FDA’s current Good Manufacturing Practices (cGMP) regulations require the use of safe and suitable materials. They also require protection of product against contamination, and packaging materials—at manufacturing, wholesale, and retail levels
—are usually a big part of the techniques employed to do the trick.

Almost regardless of what further investigation reveals about the cause here, one lesson we can immediately take away is that when it comes to cGMPs, you’ve got to think of everything.

The cGMP regulations call for controls affecting all aspects of an operation, from what you’d expect, such as control of components and manufacturing processes, to matters you might not expect, for example buildings and facilities, personnel, equipment, records, and yes, packaging containers and closures.

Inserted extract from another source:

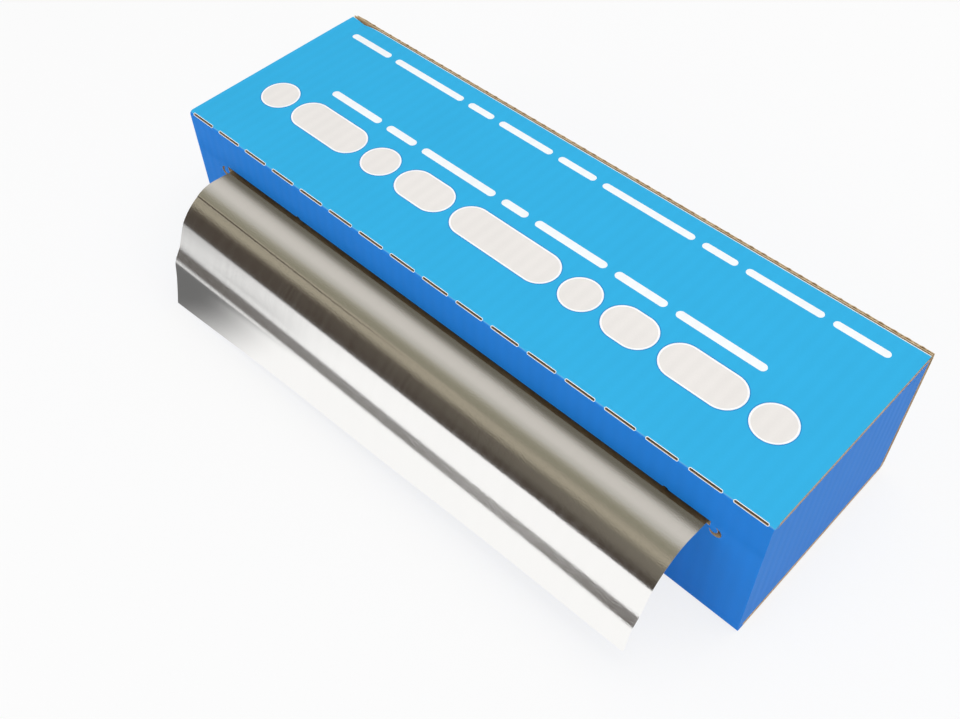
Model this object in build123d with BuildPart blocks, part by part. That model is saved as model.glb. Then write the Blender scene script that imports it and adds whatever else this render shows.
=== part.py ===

The regulations say drug product containers should not be “absorptive so as to alter the safety, identity, strength, quality, or purity of the drug beyond the official or established requirements.” With the McNeil matter, it’s not clear whether the wild card was the presence of the offending chemical in the first place, or the failure to protect against its odor getting into the product. We’ll leave to McNeil the determination of whether protection against picking up such odors needs to be incorporated into its everyday cGMPs.

In the meantime, the FDA has already expressed its impatience with McNeil for not acting faster in the face of the problem. An FDA-er was quoted as saying it’s important to investigate and solve a problem when something smells bad, literally or figuratively.